**What the task asks**
Extract every line that includes the string "update".
***** Collected material
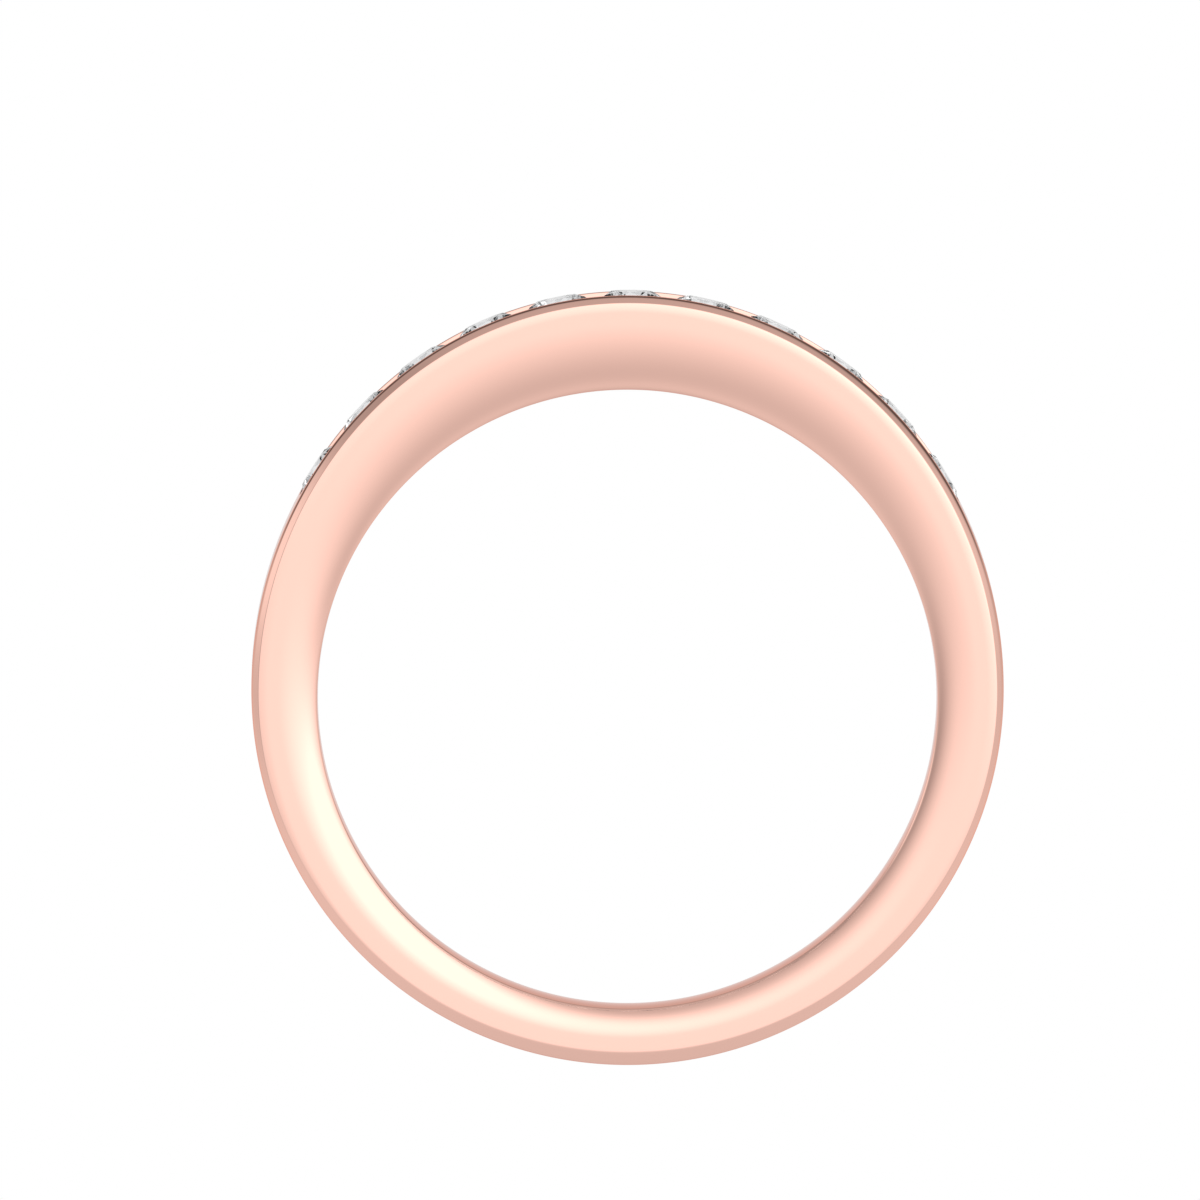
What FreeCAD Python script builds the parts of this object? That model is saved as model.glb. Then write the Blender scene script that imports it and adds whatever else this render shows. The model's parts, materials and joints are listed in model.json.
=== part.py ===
import FreeCAD, Part
import math
import os

# Half-eternity wedding band: one cast gold band with eleven round brilliant diamonds channel set over
# the top of the finger. Millimetres. The origin is the centre of the finger hole, +Y runs along the
# finger and +Z points up to the middle stone.

os.makedirs("parts", exist_ok=True)

# ---- driving dimensions -------------------------------------------------------------------------

BORE_RADIUS = 8.675          # ring size 7 (US), 17.35 mm inside diameter
BAND_WIDTH = 2.8             # from side face to side face, along the finger
BEVEL_WIDTH = 0.32           # of each bevel, along the finger
BORE_FLAT = 1.86             # straight length of the bore between its comfort-fit flares

# Every closed outline of the band, seen along the finger, is two half ellipses with a common centre:
# (height of the centre, half width, rise of the top above the centre, drop of the bottom below it).
OUTER_OUTLINE = (0.26, 10.545, 11.075, 10.545)
FACE_OUTLINE = (0.2, 10.35, 10.95, 10.12)
FLARE_OUTLINE = (0.305, 9.8, 10.245, 9.8)
BORE_OUTLINE = (0.0, BORE_RADIUS, BORE_RADIUS, BORE_RADIUS)
FLARE_STEPS = 6              # outlines that the comfort-fit flare is lofted through, after the first

STONE_COUNT = 11
STONE_PITCH = 2.117          # between stone axes, along the outer surface
STONE_TURN = 17.0            # degrees that each stone is turned about its axis from the one before
CHANNEL_WIDTH = 1.75         # clear width between the two rails
CHANNEL_DEPTH = 0.6
DRILL_RADIUS = 0.5           # light hole under each stone, through to the bore
SEAT_CLEARANCE = 0.01        # all round the girdle, between stone and bearing
CUT_MARGIN = 1.0             # how far a cutting solid stands past the surface that it cuts
SEWN_TOLERANCE = 1e-5        # of the blank's edges, once its faces are sewn together
FULL_TURN = 360              # degrees

STONE_RADIUS = 1.0
TABLE_RATIO = 0.57           # table radius over stone radius
STAR_RATIO = 0.78            # radius of the points where star and kite facets meet, over stone radius
CROWN_ANGLE = math.radians(34.5)
PAVILION_ANGLE = math.radians(40.75)
LOWER_RATIO = 0.23           # radius of the points where the lower halves end, over stone radius
GIRDLE_HEIGHT = 0.06
TABLE_ABOVE_RAIL = 0.063     # how far the table stands above the outer surface of the band
FOLD = 8                     # the brilliant cut repeats eight times round its axis
GIRDLE_STEPS = 4             # straight edges of the girdle per half facet

# ---- sizes worked out from the driving dimensions --------------------------------------------------

CROWN_HEIGHT = STONE_RADIUS * (1 - TABLE_RATIO) * math.tan(CROWN_ANGLE)
PAVILION_DEPTH = STONE_RADIUS * math.tan(PAVILION_ANGLE)
GIRDLE_DEPTH = CROWN_HEIGHT + GIRDLE_HEIGHT / 2 - TABLE_ABOVE_RAIL
HALF_FACET = math.pi / FOLD  # from the middle of a kite to its side point
RAIL_EDGE = BAND_WIDTH / 2 - BEVEL_WIDTH

UP = FreeCAD.Vector(0, 0, 1)
ALONG_FINGER = FreeCAD.Vector(0, 1, 0)


# ---- outlines --------------------------------------------------------------------------------------

def half_ellipse(centre, start, tip):
    """Half an ellipse, or half a circle, about a centre: from start by way of the tip."""
    half_width = start.distanceToPoint(centre)
    reach = tip.distanceToPoint(centre)
    if math.isclose(reach, half_width):
        return Part.Arc(start, tip, centre * 2 - start).toShape()
    if reach < half_width:
        ellipse = Part.Ellipse(start, tip, centre)
        return Part.ArcOfEllipse(ellipse, 0, math.pi).toShape()
    ellipse = Part.Ellipse(tip, centre * 2 - start, centre)
    return Part.ArcOfEllipse(ellipse, -math.pi / 2, math.pi / 2).toShape()


def outline(shape, y):
    """The closed outline of the band at a distance y along the finger, as a wire of two edges."""
    centre_height, half_width, rise, drop = shape
    centre = FreeCAD.Vector(0, y, centre_height)
    right = centre + FreeCAD.Vector(half_width, 0, 0)
    left = centre - FreeCAD.Vector(half_width, 0, 0)
    upper = half_ellipse(centre, left, centre + UP * rise)
    lower = half_ellipse(centre, right, centre - UP * drop)
    return Part.Wire([upper, lower])


def between(first, second, share):
    """The outline that lies a share of the way from the first to the second."""
    return tuple(a + (b - a) * share for a, b in zip(first, second))


def flare_outlines(side):
    """Outlines of the comfort-fit flare, a quarter ellipse in section, from side face to bore."""
    wires = []
    for step in range(FLARE_STEPS + 1):
        turn = math.pi / 2 * step / FLARE_STEPS
        y = BORE_FLAT / 2 + (BAND_WIDTH - BORE_FLAT) / 2 * math.cos(turn)
        wires.append(outline(between(FLARE_OUTLINE, BORE_OUTLINE, math.sin(turn)), side * y))
    return wires


# ---- band ------------------------------------------------------------------------------------------

def band_blank():
    """The band before any stone seat is cut: side faces, bevels, outer surface, flares and bore."""
    faces = []
    for side in (-1, 1):
        face_edge = outline(FACE_OUTLINE, side * BAND_WIDTH / 2)
        rail_edge = outline(OUTER_OUTLINE, side * RAIL_EDGE)
        flare = flare_outlines(side)
        faces += Part.makeFace([face_edge, flare[0]], "Part::FaceMakerBullseye").Faces
        faces += Part.makeLoft([face_edge, rail_edge], False, True).Faces
        faces += Part.makeLoft(flare, False, False).Faces
    faces += outline(OUTER_OUTLINE, -RAIL_EDGE).extrude(ALONG_FINGER * 2 * RAIL_EDGE).Faces
    faces += outline(BORE_OUTLINE, -BORE_FLAT / 2).extrude(ALONG_FINGER * BORE_FLAT).Faces
    shell = Part.makeShell(faces)
    shell.sewShape()
    blank = Part.makeSolid(shell)
    blank.fixTolerance(SEWN_TOLERANCE)
    if blank.Volume < 0:
        blank.reverse()
    return blank


def stone_places():
    """The placement of each stone: its origin is the middle of the girdle, its Z points outwards."""
    centre_height, half_width, rise, _ = OUTER_OUTLINE
    centre = FreeCAD.Vector(0, 0, centre_height)
    right = centre + FreeCAD.Vector(half_width, 0, 0)
    curve = Part.Ellipse(centre + UP * rise, right, centre)
    places = []
    for index in range(STONE_COUNT):
        along = (index - (STONE_COUNT - 1) / 2) * STONE_PITCH
        turn = curve.parameterAtDistance(along, 0)
        outward = FreeCAD.Vector(rise * math.sin(turn), 0, half_width * math.cos(turn)).normalize()
        position = curve.value(turn) - outward * GIRDLE_DEPTH
        upright = FreeCAD.Rotation(UP, outward)
        spin = FreeCAD.Rotation(UP, STONE_TURN * index)
        places.append(FreeCAD.Placement(position, upright.multiply(spin)))
    return places


def channel_cutter(places):
    """The shallow slot between the rails, from the first stone to the last, with round ends."""
    centre_height, half_width, rise, drop = OUTER_OUTLINE
    half_channel = CHANNEL_WIDTH / 2
    floor = (centre_height, half_width - CHANNEL_DEPTH, rise - CHANNEL_DEPTH, drop - CHANNEL_DEPTH)
    above = (centre_height, half_width + CUT_MARGIN, rise + CUT_MARGIN, drop + CUT_MARGIN)
    ring = Part.makeFace([outline(above, 0), outline(floor, 0)], "Part::FaceMakerBullseye")
    far = 2 * rise
    corners = [UP * 2 * far]
    ends = []
    for place, deeper_first in ((places[-1], False), (places[0], True)):
        outward = place.Rotation.multVec(UP)
        foot = place.Base - outward * (CHANNEL_DEPTH - GIRDLE_DEPTH)
        ends.append(Part.makeCylinder(half_channel, CHANNEL_DEPTH + CUT_MARGIN, foot, outward))
        side = [place.Base + outward * far, place.Base - outward * CHANNEL_DEPTH]
        corners += reversed(side) if deeper_first else side
    wedge = Part.Face(Part.makePolygon(corners + corners[:1]))
    slot = ring.common(wedge).extrude(ALONG_FINGER * CHANNEL_WIDTH)
    slot.translate(-ALONG_FINGER * half_channel)
    return slot.fuse(ends)


def seat_cutter():
    """One bearing: a belt for the girdle between two cones, and the light hole below them."""
    belt_radius = STONE_RADIUS + SEAT_CLEARANCE
    belt_half = GIRDLE_HEIGHT / 2 + SEAT_CLEARANCE
    star_height = crown_height_at(STAR_RATIO * STONE_RADIUS * math.cos(HALF_FACET))
    crown_slope = star_height / (STONE_RADIUS * (1 - STAR_RATIO))
    lower_depth = pavilion_depth_at(LOWER_RATIO * STONE_RADIUS * math.cos(HALF_FACET))
    pavilion_slope = lower_depth / (STONE_RADIUS * (1 - LOWER_RATIO))
    section = [
        FreeCAD.Vector(0, 0, -belt_half - belt_radius * pavilion_slope),
        FreeCAD.Vector(belt_radius, 0, -belt_half),
        FreeCAD.Vector(belt_radius, 0, belt_half),
        FreeCAD.Vector(0, 0, belt_half + belt_radius * crown_slope),
    ]
    bearing = Part.Face(Part.makePolygon(section + section[:1]))
    bearing = bearing.revolve(FreeCAD.Vector(), UP, FULL_TURN)
    drill_length = OUTER_OUTLINE[2] - BORE_RADIUS + CUT_MARGIN
    drill = Part.makeCylinder(DRILL_RADIUS, drill_length, -UP * drill_length, UP)
    return bearing.fuse(drill)


def band(places):
    """The finished band."""
    solid = band_blank().cut(channel_cutter(places))
    seat = seat_cutter()
    for place in places:
        solid = solid.cut(seat.transformed(place.toMatrix(), copy=True))
    return solid.Solids[0]


# ---- stones ----------------------------------------------------------------------------------------

def crown_height_at(distance):
    """Height of a kite's plane above the girdle, at a distance from the axis along the kite."""
    return (STONE_RADIUS - distance) * math.tan(CROWN_ANGLE)


def pavilion_depth_at(distance):
    """Depth of a pavilion main's plane below the girdle, at a distance from the axis along it."""
    return (STONE_RADIUS - distance) * math.tan(PAVILION_ANGLE)


def around(radius, angle, height):
    """A point at a radius, angle and height about the stone's axis."""
    return FreeCAD.Vector(radius * math.cos(angle), radius * math.sin(angle), height)


def girdle_edge(start, end, corner):
    """Points of the girdle from start to end, on the plane of the half facet through corner."""
    normal = (end - start).cross(corner - start)
    first = math.atan2(start.y, start.x)
    turn = HALF_FACET if start.cross(end).z > 0 else -HALF_FACET
    points = []
    for step in range(GIRDLE_STEPS + 1):
        point = around(STONE_RADIUS, first + turn * step / GIRDLE_STEPS, 0)
        point.z = start.z - (normal.x * (point.x - start.x) + normal.y * (point.y - start.y)) / normal.z
        points.append(point)
    return points


def brilliant():
    """A round brilliant cut diamond about its own axis, with the middle of its girdle at height 0."""
    crown_base = GIRDLE_HEIGHT / 2
    table_radius = TABLE_RATIO * STONE_RADIUS
    star_radius = STAR_RATIO * STONE_RADIUS
    lower_radius = LOWER_RATIO * STONE_RADIUS
    table_height = crown_base + CROWN_HEIGHT
    star_height = crown_base + crown_height_at(star_radius * math.cos(HALF_FACET))
    lower_height = -crown_base - pavilion_depth_at(lower_radius * math.cos(HALF_FACET))
    culet = FreeCAD.Vector(0, 0, -crown_base - PAVILION_DEPTH)
    polygons = [[around(table_radius, 2 * HALF_FACET * k, table_height) for k in range(FOLD)]]
    for k in range(FOLD):
        middle = 2 * HALF_FACET * k
        table = around(table_radius, middle, table_height)
        next_table = around(table_radius, middle + 2 * HALF_FACET, table_height)
        star_left = around(star_radius, middle + HALF_FACET, star_height)
        star_right = around(star_radius, middle - HALF_FACET, star_height)
        kite_foot = around(STONE_RADIUS, middle, crown_base)
        lower_left = around(lower_radius, middle + HALF_FACET, lower_height)
        lower_right = around(lower_radius, middle - HALF_FACET, lower_height)
        main_head = around(STONE_RADIUS, middle, -crown_base)
        polygons.append([table, star_right, kite_foot, star_left])
        polygons.append([table, star_left, next_table])
        polygons.append([culet, lower_left, main_head, lower_right])
        for side, star, lower in ((1, star_left, lower_left), (-1, star_right, lower_right)):
            upper_end = around(STONE_RADIUS, middle + side * HALF_FACET, crown_base)
            lower_end = around(STONE_RADIUS, middle + side * HALF_FACET, -crown_base)
            upper_edge = girdle_edge(kite_foot, upper_end, star)
            lower_edge = girdle_edge(main_head, lower_end, lower)
            polygons.append(upper_edge + [star])
            polygons.append(lower_edge + [lower])
            for step in range(GIRDLE_STEPS):
                polygons.append([upper_edge[step], upper_edge[step + 1],
                                 lower_edge[step + 1], lower_edge[step]])
    shell = Part.makeShell([Part.Face(Part.makePolygon(points + points[:1])) for points in polygons])
    shell.sewShape()
    stone = Part.makeSolid(shell)
    if stone.Volume < 0:
        stone.reverse()
    return stone


# ---- export ----------------------------------------------------------------------------------------

def main():
    places = stone_places()
    nodes = {"band": band(places)}
    stone = brilliant()
    for number, place in enumerate(places, start=1):
        nodes[f"diamond_{number:02d}"] = stone.transformed(place.toMatrix(), copy=True)
    for name, solid in nodes.items():
        solid.exportStep(f"parts/{name}.step")
        print(name, solid.ShapeType, "valid", solid.isValid(), "volume", round(solid.Volume, 4))


main()
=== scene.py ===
import json
import math

import bmesh
import bpy
from mathutils import Matrix, Vector


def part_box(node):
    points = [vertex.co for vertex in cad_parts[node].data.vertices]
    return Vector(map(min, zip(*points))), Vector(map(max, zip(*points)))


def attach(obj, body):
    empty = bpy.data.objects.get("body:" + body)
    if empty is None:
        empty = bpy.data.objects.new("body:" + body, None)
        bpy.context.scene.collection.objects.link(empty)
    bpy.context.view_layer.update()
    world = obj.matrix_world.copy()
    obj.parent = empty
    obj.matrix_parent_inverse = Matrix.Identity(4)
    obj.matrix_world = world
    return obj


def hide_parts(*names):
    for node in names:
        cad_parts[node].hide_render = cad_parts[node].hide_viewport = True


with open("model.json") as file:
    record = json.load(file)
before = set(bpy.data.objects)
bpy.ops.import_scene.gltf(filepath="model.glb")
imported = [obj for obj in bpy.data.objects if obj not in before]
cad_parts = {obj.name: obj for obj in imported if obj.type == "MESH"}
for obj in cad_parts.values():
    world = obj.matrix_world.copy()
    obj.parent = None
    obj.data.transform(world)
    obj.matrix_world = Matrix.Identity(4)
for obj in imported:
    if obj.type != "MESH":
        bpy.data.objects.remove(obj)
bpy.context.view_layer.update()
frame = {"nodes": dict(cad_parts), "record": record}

MM = 0.001

# ---- the band's driving sizes, from the frame where it holds them --------------------------------

BAND_LOW, BAND_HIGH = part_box("band")
FINGER_BORE = frame["record"]["mounts"][0]["dims"]
BORE_RADIUS = FINGER_BORE["r_mm"] * MM
BORE_FLAT = FINGER_BORE["length_mm"] * MM
BAND_WIDTH = BAND_HIGH.y - BAND_LOW.y
STONE_NODES = sorted(name for name in frame["nodes"] if name.startswith("diamond"))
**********
**Complete output**
    bpy.context.view_layer.update()
bpy.context.view_layer.update()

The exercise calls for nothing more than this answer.